As the graph above shows, Pitchfork reviews have been rising since 2009 and, around 2015, the average began to rise sharply. Between 1999 and 2009, the average lingered around a 7.0 before it rose to almost a 7.5.

2.2 - Examining "Bad" Scores

To explore Pitchfork's changing average score, we'll look at low scoring albums or "bad" scores. One way Pitchfork's average scores could change is if there were fewer lower scoring album reviews. This would lead to a growth in the average over time.

In order to find this, we'll use another SQL query to capture only "bad" scores. Here, we'll define a score as "bad" if it is a 4 or lower. This is a fairly arbitrary threshold, but if we focus on scores that are particularly low, then we should be targetting scores that would pull down the average more.

In [328]:
bad_scores = pd.read_sql_query('''SELECT count(score) num_reviews, pub_year year 
                                    FROM reviews 
                                    WHERE score < 4
                                    GROUP BY year''', cnx)

bad_scores.head()
Out[328]:
num_reviews year
0 15 1999
1 26 2000
2 24 2001
3 68 2002
4 78 2003
In [380]:
fig, ax = plt.subplots(figsize=(12,4))
plot_format()

ax.set_xticks([2000,2004,2008,2012,2016])
ax.set_xticklabels([2000,2004,2008,2012,2016])

graph = ax.bar(bad_scores["year"], bad_scores["num_reviews"], color='lightgrey')
for g in graph[10:]:
    g.set_color('#b490c8')
    
ax.text(x=1997, y=90, s="Pitchfork Has Given \nFewer Low Scores Since 2009",
       fontweight="bold",fontsize=16, fontstyle="italic")

plt.ylabel("Reviews")
plt.xlabel("Year")
    
plt.show()

The numer of low scoring albums declined significantly starting in 2009 which aligns perfectly with the rise in scores we saw in the graph in 2.1. Between 2004 and 2009, there were consistently 40 bad scores per year.

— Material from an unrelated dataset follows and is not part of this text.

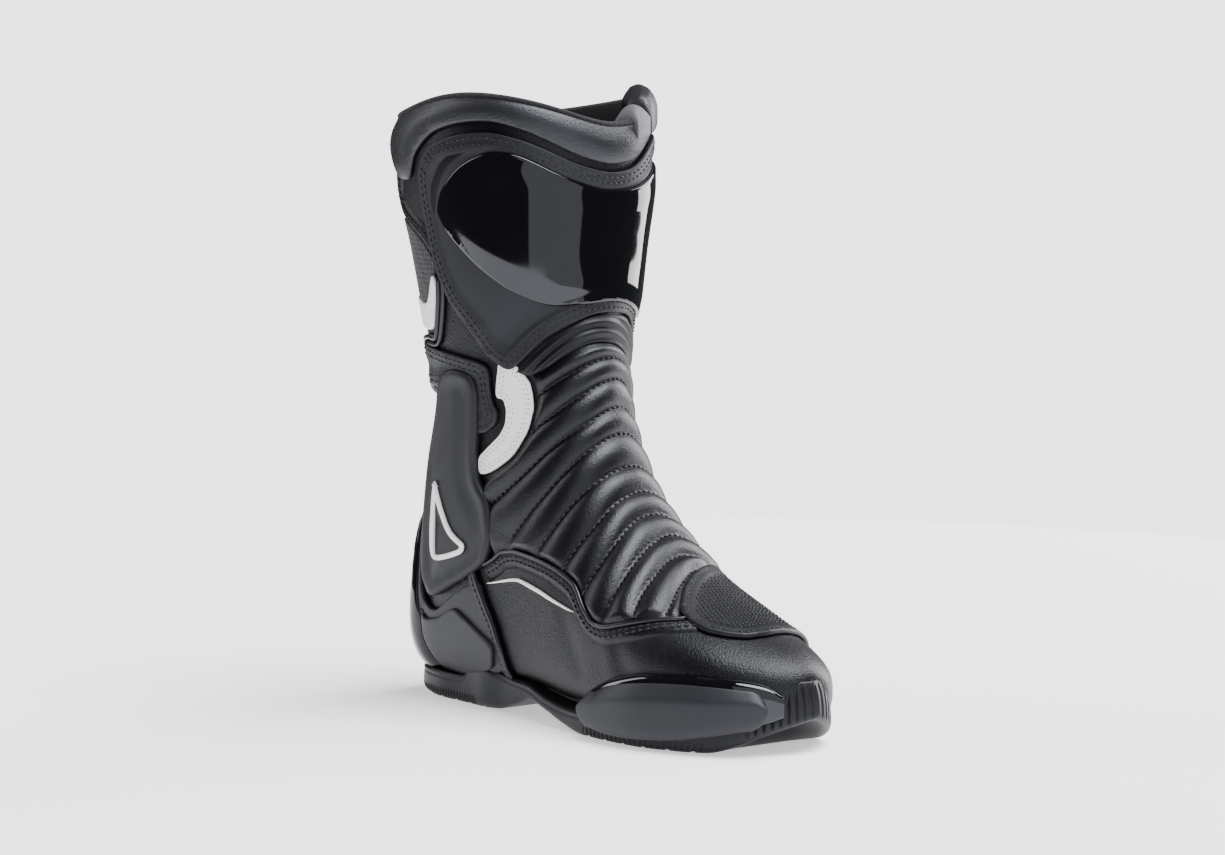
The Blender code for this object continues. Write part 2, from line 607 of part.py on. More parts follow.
def make_overlays(parts, leather, moulded, gloss, light, rubber):
    """Everything that lies on the upper, from the inner pieces to those that lie on them."""
    top = COLLAR - RIM_MARGIN
    pad = [(COLLAR_EDGE[0][0], top), *COLLAR_EDGE, (COLLAR_EDGE[-1][0], top)]
    overlay("collar_pad", pad, PAD, parts, leather, relief=pad_relief)
    overlay("closure_flap", FLAP_OUTLINE, PANEL, parts, leather)
    overlay("shin_frame", FRAME_OUTLINE, MOULDED, parts, moulded)
    overlay("shin_plate", PLATE_OUTLINE, PLATE, parts, gloss, gap=2 * GAP + MOULDED)
    seam = [(girth, station - SEAM_MARGIN) for girth, station in FRAME_FOOT]
    overlay("flex_panel", [*seam, *FLEX_OUTLINE], PANEL, parts, rubber, relief=flex_relief,
            extra=FLEX_STATIONS)
    guard = overlay("calf_guard", CALF_GUARD_OUTLINE, MOULDED, parts, moulded)
    overlay("front_trim", FRONT_TRIM_OUTLINE, PANEL, parts, light)
    overlay("rear_trim", REAR_TRIM_OUTLINE, PANEL, parts, light)
    counter = overlay("heel_counter", COUNTER_OUTLINE, MOULDED, parts, moulded)
    spoiler = overlay("heel_spoiler", SPOILER_OUTLINE, SPOILER, parts, gloss, gap=2 * GAP + MOULDED,
                      relief=spoiler_relief)
    overlay("ankle_brace", BRACE_OUTLINE, BRACE, parts, moulded)
    overlay("brace_inlay", INLAY_OUTLINE, PANEL, parts, light, gap=2 * GAP + BRACE)
    patch = overlay("shift_patch", PATCH_OUTLINE, PANEL, parts, rubber, gap=1.5 * GAP)
    wider = grown(BRACE_OUTLINE, 1.02)
    cut(guard, overlay("brace_room", wider, 2 * BRACE, parts, moulded, gap=-MOULDED))
    for piece in (counter, spoiler, patch):
        cut(piece, new_object(sole_body(GAP), "sole_room", parts))


def side_block(name, inner, outer, trim, parts, material):
    """A block along the toe's lateral side, between two distances from the sole's outline."""
    table = np.array(SLIDER_ROWS)
    columns = sole_columns()
    lateral = np.stack([columns["x"], LATERAL * columns["lateral"]], 1)
    x = table[:, 0] * FOOT_LENGTH
    y = np.interp(x, lateral[:, 0], lateral[:, 1])
    heading = np.stack([np.gradient(x), np.gradient(y)], 1)
    heading /= np.linalg.norm(heading, axis=1, keepdims=True)
    outwards = np.stack([heading[:, 1], -heading[:, 0]], 1)
    profile = [(inner + (outer - inner) * out, up) for out, up in SLIDER_PROFILE]
    rings = []
    for i, row in enumerate(table):
        low, high = row[1] * SLIDER_HEIGHT + trim, row[2] * SLIDER_HEIGHT - trim
        rings.append([(x[i] + outwards[i, 0] * out, y[i] + outwards[i, 1] * out, low + (high - low) * up)
                      for out, up in profile])
    mesh = loft(rings)
    bmesh.ops.recalc_face_normals(mesh, faces=mesh.faces[:])
    return new_object(mesh, name, parts, material)


def make_toe_slider(parts, gloss, moulded):
    """A glossy carrier let into the sole's side, and the matte face that wears on it."""
    base = side_block("toe_slider_base", -SOLE_CAP_INSET * 0.6, SLIDER_BASE, 0, parts, gloss)
    cut(base, new_object(sole_body(GAP), "sole_room", parts))
    cut(base, new_object(form_mesh(GAP), "upper_room", parts))
    face_inner = SLIDER_BASE + GAP
    side_block("toe_slider", face_inner, face_inner + SLIDER_FACE, 0.06 * SLIDER_HEIGHT, parts, moulded)


def finish(name, colour, roughness, metallic=0.0):
    material = bpy.data.materials.new(name)
    material.use_nodes = True
    shader = material.node_tree.nodes["Principled BSDF"]
    shader.inputs["Base Color"].default_value = (*colour, 1.0)
    shader.inputs["Roughness"].default_value = roughness
    shader.inputs["Metallic"].default_value = metallic
    material.diffuse_color = (*colour, 1.0)
    return material


def main():
    for thing in list(bpy.data.objects):
        bpy.data.objects.remove(thing)
    parts = bpy.data.collections.new("motorcycle_boot")
    bpy.context.scene.collection.children.link(parts)
    leather = finish("leather", (0.02, 0.02, 0.022), 0.45)
    rubber = finish("rubber", (0.03, 0.03, 0.032), 0.7)
    fabric = finish("fabric", (0.05, 0.05, 0.055), 0.9)
    moulded = finish("moulded", (0.05, 0.05, 0.055), 0.55)
    gloss = finish("gloss", (0.01, 0.01, 0.012), 0.1)
    light = finish("light", (0.8, 0.8, 0.8), 0.6)
    make_upper(parts, leather)
    make_outsole(parts, rubber)
    make_insole(parts, fabric)
    make_overlays(parts, leather, moulded, gloss, light, rubber)
    make_toe_slider(parts, gloss, moulded)


main()
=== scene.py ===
"""Looks of a motorcycle boot for the right foot, in metres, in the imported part's frame.

X runs from the heel to the toe, Y to the medial side and Z up. A place on the upper is a girth, in degrees
from the front line with lateral positive, and a station, which counts its sections from the toe to the
collar. Every panel, seam and piping is drawn in girths and stations and laid over the last.
"""

from __future__ import annotations

import logging
import math
from dataclasses import dataclass
from enum import Enum
from typing import Callable, Optional, Sequence

import bmesh
import bpy
import numpy as np
from mathutils import Matrix, Vector

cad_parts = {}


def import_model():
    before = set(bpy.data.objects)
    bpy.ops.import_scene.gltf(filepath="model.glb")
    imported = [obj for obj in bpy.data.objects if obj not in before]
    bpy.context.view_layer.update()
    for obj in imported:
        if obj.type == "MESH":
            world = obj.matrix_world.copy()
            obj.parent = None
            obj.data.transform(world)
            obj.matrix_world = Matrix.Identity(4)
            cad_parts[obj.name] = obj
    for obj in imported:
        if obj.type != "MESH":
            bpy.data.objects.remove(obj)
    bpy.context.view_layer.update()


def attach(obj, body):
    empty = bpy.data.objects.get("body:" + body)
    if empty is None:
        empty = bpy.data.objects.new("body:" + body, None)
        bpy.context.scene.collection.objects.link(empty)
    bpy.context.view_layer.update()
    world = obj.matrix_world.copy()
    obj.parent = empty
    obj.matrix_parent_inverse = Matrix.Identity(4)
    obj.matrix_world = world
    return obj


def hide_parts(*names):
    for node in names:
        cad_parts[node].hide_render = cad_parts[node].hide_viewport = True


LOG = logging.getLogger("boot")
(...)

In 2009 this number began to decline until it stagnated to around 10 bad scores per year.

2.3 - Examining "Good" Scores

Another potential cause of Pitchfork's rising average scores could be if they were ranking more albums as "good" than they had done in the past.

We'll have to make another SQL Query from our database. This time, we'll define "good" scores as those scores that are higher than an 7.

In [390]:
good_scores = pd.read_sql_query('''SELECT count(score) num_reviews, pub_year year 
                                    FROM reviews 
                                    WHERE score >= 7
                                    GROUP BY year''', cnx)

good_scores.head()
Out[390]:
num_reviews year
0 123 1999
1 201 2000
2 296 2001
3 543 2002
4 657 2003
In [392]:
fig, ax = plt.subplots(figsize=(12,4))
plot_format()

ax.set_xticks([2000,2004,2008,2012,2016])
ax.set_xticklabels([2000,2004,2008,2012,2016])

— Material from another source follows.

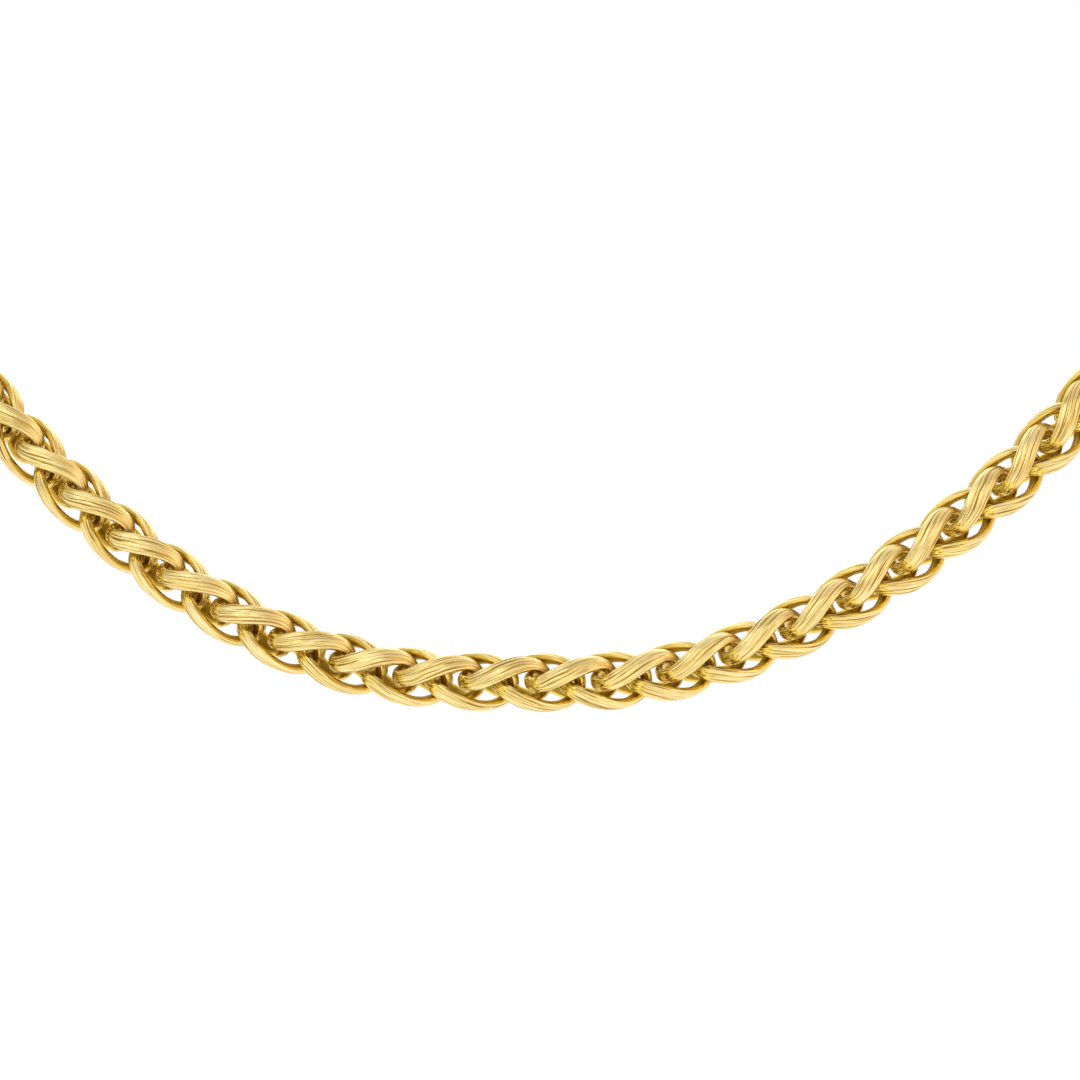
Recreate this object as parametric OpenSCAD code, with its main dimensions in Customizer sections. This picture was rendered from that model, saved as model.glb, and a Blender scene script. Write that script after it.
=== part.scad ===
// Braided chain necklace: a wheat chain of ribbed gold links, closed by a plain barrel clasp.
// The chain hangs round an upright neck. X runs across, Y towards the nape and Z up.
// The origin is the middle of the neck, level with the clasp.
// Two strands of twisted oval links lie in each other, each link held by the ends of the next
// two of its own strand: right_twist_links show on the front, left_twist_links above and below.

/* [Chain] */
// Number of links round the neck, both strands together, an odd number
link_count = 133; // [131:2:133]
// Distance between the middles of two neighbouring links of one strand
strand_pitch = 6.5; // [6.48:0.01:6.52]
// Outer diameter of the chain
chain_diameter = 5.8; // [5.75:0.05:6]

/* [Link] */
// Outer length of a link
link_length = 9.3; // [9.25:0.05:9.4]
// Width of the flattened wire at the middle of a link's two long sides
wire_width = 2; // [1.5:0.05:2.1]
// Thickness of the wire there
wire_thickness = 0.95; // [0.8:0.05:1.0]
// Width of the wire at the link's ends
end_width = 1.4; // [1.2:0.05:1.5]
// Thickness of the wire at the link's ends
end_thickness = 1.15; // [1.05:0.05:1.15]
// Angle by which each half of a link is twisted
link_twist = 44; // [42:1:46]

/* [Lay] */
// Height to which the faces of the front links look, as an angle above level
face_angle = 40; // [30:1:50]
// Turn of the chain about its own line
chain_roll = -15; // [-25:1:-5]
// Extra turn at the wearer's two sides, one way on the left and the other on the right
roll_lean = 3; // [0:0.5:5]
// Play between the two strands, by which the front links ride above the others
strand_play = 0.22; // [0.1:0.02:0.3]
// Distance by which the whole loop is slipped round the neck
loop_slip = -0.4; // [-1.2:0.1:1.2]

/* [Clasp] */
// Outer diameter of the cups that hold the chain's ends
cup_diameter = 8; // [7.9:0.05:8.4]
// Depth of a cup
cup_depth = 6.5; // [6.4:0.05:6.8]
// Diameter of the barrel between the cups
barrel_diameter = 5.6; // [4.6:0.1:6.4]
// Distance along the loop between the middles of the two end links
clasp_reach = 21; // [20.8:0.1:22]
// Diameter of the pins that hold the end links
pin_diameter = 0.95; // [0.8:0.05:1.0]

/* [Hidden] */
$fn = 48;
ring_count = 12;
route_steps = 720;
oval_steps = 240;
tiny_angle = 0.01;
// How square the ends of a link's oval are, 2 being an ellipse
oval_squareness = 2.3;
bore_wall = 0.45;
// Distance by which a cup's mouth reaches past the middle of the end link
mouth_reach = 1.6;
cup_floor = 1;
rim_depth = 1;
rim_rise = 0.35;
shoulder = 0.5;
groove_width = 0.5;
groove_depth = 0.25;
pin_seat = 0.2;

// The chain's line round the neck as a sum of waves of the angle round the neck.
// Columns: waves in one turn, sine of x, cosine of y, cosine of z, sine of z
ROUTE_WAVES = [
    [0, 0, -3, -33.6, 0],
    [1, 62.5, -56.1, -47.1, 0.5],
    [2, 0, 4.8, -11.7, 0.2],
    [3, -10.1, 5, 4.7, 0],
    [4, 0, -1.9, 2.8, 0.2],
    [6, 0, 0, 0.1, -0.3],
];

// Section of the flattened wire. Columns: half widths across, half thicknesses outwards
WIRE_SECTION = [
    [0.7, 1],
    [-0.7, 1],
    [-1, -0.1],
    [0, -1],
    [1, -0.1],
];

half_pitch = strand_pitch / 2;
loop_length = (link_count - 1) * half_pitch + clasp_reach;
oval_half_length = (link_length - end_thickness) / 2;
oval_half_width = (chain_diameter - wire_thickness) / 2;
cup_radius = cup_diameter / 2;
bore_radius = cup_radius - bore_wall;
clasp_half = clasp_reach / 2 + mouth_reach;
bore_start = clasp_half - cup_depth;
barrel_half = bore_start - cup_floor;

function unit(v) = v / norm(v);
function total(list, i = 0) = i == len(list) - 1 ? list[i] : list[i] + total(list, i + 1);
// Running distance along a list of points
function distances(points) =
    [for (i = 0, d = 0;
          i < len(points);
          d = d + (i + 1 < len(points) ? norm(points[i + 1] - points[i]) : 0), i = i + 1) d];

// Point of the route at an angle round the neck, 0 at the throat and 180 at the nape
function wave_point(a) =
    total([for (w = ROUTE_WAVES)
        [w[1] * sin(w[0] * a), w[2] * cos(w[0] * a), w[3] * cos(w[0] * a) + w[4] * sin(w[0] * a)]]);
ROUTE_ANGLES = [for (i = [0 : route_steps]) i * 360 / route_steps - 180];
ROUTE_RUN = distances([for (a = ROUTE_ANGLES) wave_point(a)]);
route_scale = loop_length / ROUTE_RUN[route_steps];
ANGLE_AT = [for (i = [0 : route_steps]) [ROUTE_RUN[i] * route_scale, ROUTE_ANGLES[i]]];
function route_angle(run) = lookup((run + loop_length) % loop_length, ANGLE_AT);
function route_point(run) = wave_point(route_angle(run)) * route_scale;

// Axes of the chain at a distance along the loop: its line, its front and its upper side
function chain_axes(run) =
    let (a = route_angle(run),
         along = unit(wave_point(a + tiny_angle) - wave_point(a - tiny_angle)),
         look = [0, -cos(face_angle), sin(face_angle)],
         front = unit(look - (along * look) * along),
         upper = cross(front, along),
         roll = chain_roll + roll_lean * sin(a))
    [along, front * cos(roll) + upper * sin(roll), upper * cos(roll) - front * sin(roll)];

// Link, in its own axes: along the chain, out of its front side and up.
// hand is 1 or -1 for the way in which it is twisted
function swell(v) = sign(v) * pow(abs(v), 2 / oval_squareness);
function wire_line(u, hand) =
    let (x = oval_half_length * swell(cos(u)),
         r = oval_half_width * swell(sin(u)),
         turn = hand * link_twist * x / oval_half_length)
    [x, r * cos(turn), r * sin(turn)];
OVAL_ANGLES = [for (i = [0 : oval_steps]) i * 360 / oval_steps];
OVAL_RUN = distances([for (u = OVAL_ANGLES) wire_line(u, 1)]);
OVAL_AT = [for (i = [0 : oval_steps]) [OVAL_RUN[i], OVAL_ANGLES[i]]];
function ring_angle(i) = lookup(i * OVAL_RUN[oval_steps] / ring_count, OVAL_AT);
// One ring of the wire's section
function wire_ring(u, hand) =
    let (centre = wire_line(u, hand),
         along = unit(wire_line(u + tiny_angle, hand) - wire_line(u - tiny_angle, hand)),
         reach = centre[0] / oval_half_length,
         turn = hand * link_twist * reach,
         side = [0, -sin(turn), cos(turn)],
         across = unit(side - (side * along) * along),
         outward = cross(along, across),
         half_w = (wire_width + (end_width - wire_width) * pow(reach, 2)) / 2,
         half_t = (wire_thickness + (end_thickness - wire_thickness) * pow(abs(reach), 3)) / 2)
    [for (p = WIRE_SECTION) centre + across * p[0] * half_w + outward * p[1] * half_t];
function link_points(hand) = [for (i = [0 : ring_count - 1]) each wire_ring(ring_angle(i), hand)];

sides = len(WIRE_SECTION);
link_size = ring_count * sides;
// Triangles of link number n in a list of links
function link_faces(n) =
    [for (i = [0 : ring_count - 1], j = [0 : sides - 1])
        let (a = n * link_size + i * sides + j,
             b = n * link_size + ((i + 1) % ring_count) * sides + j,
             c = n * link_size + ((i + 1) % ring_count) * sides + (j + 1) % sides,
             d = n * link_size + i * sides + (j + 1) % sides)
        each [[a, c, b], [a, d, c]]];

// Puts a link's points in their place on the loop. A left twisted link lies a quarter turn round
function laid(points, k, hand) =
    let (run = loop_slip + clasp_reach / 2 + k * half_pitch,
         middle = route_point(run),
         axes = chain_axes(run),
         play = hand * strand_play / 2)
    [for (p = points)
        let (out = hand == 1 ? p[1] : -p[2],
             up = (hand == 1 ? p[2] : p[1]) + play)
        middle + p[0] * axes[0] + out * axes[1] + up * axes[2]];

// All links of one strand: every second link, from the given one on
module strand(first, hand) {
    shape = link_points(hand);
    places = [for (k = [first : 2 : link_count - 1]) k];
    polyhedron(
        points = [for (k = places) each laid(shape, k, hand)],
        faces = [for (n = [0 : len(places) - 1]) each link_faces(n)]);
}

module right_twist_links() {
    color([0.87, 0.70, 0.36]) strand(1, 1);
}

module left_twist_links() {
    color([0.83, 0.66, 0.32]) strand(0, -1);
}

// Half of the clasp's outline from its middle to one mouth. Columns: along, from the axis
function clasp_outline() = [
    [0, 0],
    [0, barrel_diameter / 2 - groove_depth],
    [groove_width / 2, barrel_diameter / 2 - groove_depth],
    [groove_width / 2 + groove_depth, barrel_diameter / 2],
    [barrel_half, barrel_diameter / 2],
    [barrel_half, cup_radius - shoulder],
    [barrel_half + shoulder, cup_radius],
    [clasp_half - rim_depth, cup_radius],
    [clasp_half - rim_depth + rim_rise, cup_radius + rim_rise],
    [clasp_half - rim_rise, cup_radius + rim_rise],
    [clasp_half, cup_radius],
    [clasp_half, bore_radius],
    [bore_start, bore_radius],
    [bore_start, 0],
];

// Pins stand where the ends of the next two links of the braid would be. way is -1 or 1
// for the end of the chain, whose link ends lean one way or the other. The first pin leans
// midway between the sides of the last two links, which it passes between
module cup_pins(front_angle, way) {
    midway = (90 + link_twist * (2 - 3 * half_pitch / oval_half_length)) / 2;
    for (beyond = [1, 2]) {
        inwards = beyond * half_pitch - oval_half_length;
        lean = beyond == 1 ? midway : 90 - link_twist;
        translate([clasp_reach / 2 - inwards, 0, 0])
            rotate([front_angle + way * lean - 90, 0, 0])
            cylinder(h = 2 * (bore_radius + pin_seat), d = pin_diameter, center = true);
    }
}

// The clasp is straight, so it lies midway between the route and the line through its two ends
module barrel_clasp() {
    chain_ends = [for (end = [-1, 1]) route_point(loop_slip + end * clasp_reach / 2)];
    middle = route_point(loop_slip) / 2 + (chain_ends[0] + chain_ends[1]) / 4;
    front = chain_axes(loop_slip)[1];
    front_angle = atan2(front[2], front[1]);
    color([0.85, 0.68, 0.34])
    translate(middle)
    {
        rotate([0, 90, 0]) rotate_extrude() polygon([for (p = clasp_outline()) [p[1], p[0]]]);
        rotate([0, -90, 0]) rotate_extrude() polygon([for (p = clasp_outline()) [p[1], p[0]]]);
        cup_pins(front_angle, -1);
        mirror([1, 0, 0]) cup_pins(front_angle, 1);
    }
}

right_twist_links();
left_twist_links();
barrel_clasp();
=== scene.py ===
"""Braided chain necklace: ribbed gold links, clasp and studio round the packed model.

Each piece and the studio is made by an operator of this add-on, from sizes and colours that stand
in its property groups. Lengths are in metres, in the model's own frame: X runs across the neck,
Y towards the nape and Z up, with the origin in the middle of the neck, level with the clasp.
"""

import math

import bmesh
import bpy
import numpy as np
from bpy.props import FloatProperty, FloatVectorProperty, IntProperty, PointerProperty
from bpy.types import Operator, Panel, PropertyGroup
from mathutils import Matrix, Vector, noise
from mathutils.bvhtree import BVHTree


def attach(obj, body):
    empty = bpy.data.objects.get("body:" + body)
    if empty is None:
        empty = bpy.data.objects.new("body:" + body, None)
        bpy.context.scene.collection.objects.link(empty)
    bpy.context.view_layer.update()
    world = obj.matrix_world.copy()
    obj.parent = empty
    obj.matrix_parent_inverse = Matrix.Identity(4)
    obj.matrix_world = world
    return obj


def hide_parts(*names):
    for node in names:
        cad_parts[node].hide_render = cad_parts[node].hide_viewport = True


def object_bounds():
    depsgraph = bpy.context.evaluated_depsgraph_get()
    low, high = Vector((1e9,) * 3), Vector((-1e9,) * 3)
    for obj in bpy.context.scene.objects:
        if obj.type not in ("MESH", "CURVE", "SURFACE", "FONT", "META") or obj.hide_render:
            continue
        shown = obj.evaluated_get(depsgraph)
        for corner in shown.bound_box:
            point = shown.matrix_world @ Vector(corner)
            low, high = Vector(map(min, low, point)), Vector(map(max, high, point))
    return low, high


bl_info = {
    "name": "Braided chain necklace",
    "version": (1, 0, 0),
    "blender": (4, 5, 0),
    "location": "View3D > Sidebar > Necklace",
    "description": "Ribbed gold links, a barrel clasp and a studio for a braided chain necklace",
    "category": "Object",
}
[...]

ax.bar(good_scores["year"], good_scores["num_reviews"], color='#b490c8')
    
ax.text(x=1997, y=890, s="High Scoring Reviews Have \nBeen Consistent Over Time",
       fontweight="bold",fontsize=16, fontstyle="italic")

plt.ylabel("Reviews")
plt.xlabel("Year")
    
plt.show()

With the exception of 2016 in which there was a considerable spike, high scoring reviews have remained fairly consistent over time.

This tells us that the cause of the rising Pitchfork scores between 2009 and 2016 is mostly a result of fewer low scores given out by Pitchfork rather than an increase in high scores.

Conclusion

To summarize the findings of this project:

First, we explored the scores that Pitchfork typically gives in an album review and we found the following:

  • Most scores were between a 7 and an 8.
  • The distribution of scores was fairly consistent over time.

Next, we looked at the genres of the albums Pitchfork reviews and we found that:

  • Rock albums made up nearly half of the reviews in Pitchfork's catalog.
  • Between 2011 and 2016, the share of rock albums that Pitchfork reviewed declined by a significant amount.

Finally, we looked at Pitchfork's average score over time:

  • The average score has been rising since 2009.
  • The rising score is a result of a decline in low scoring albums.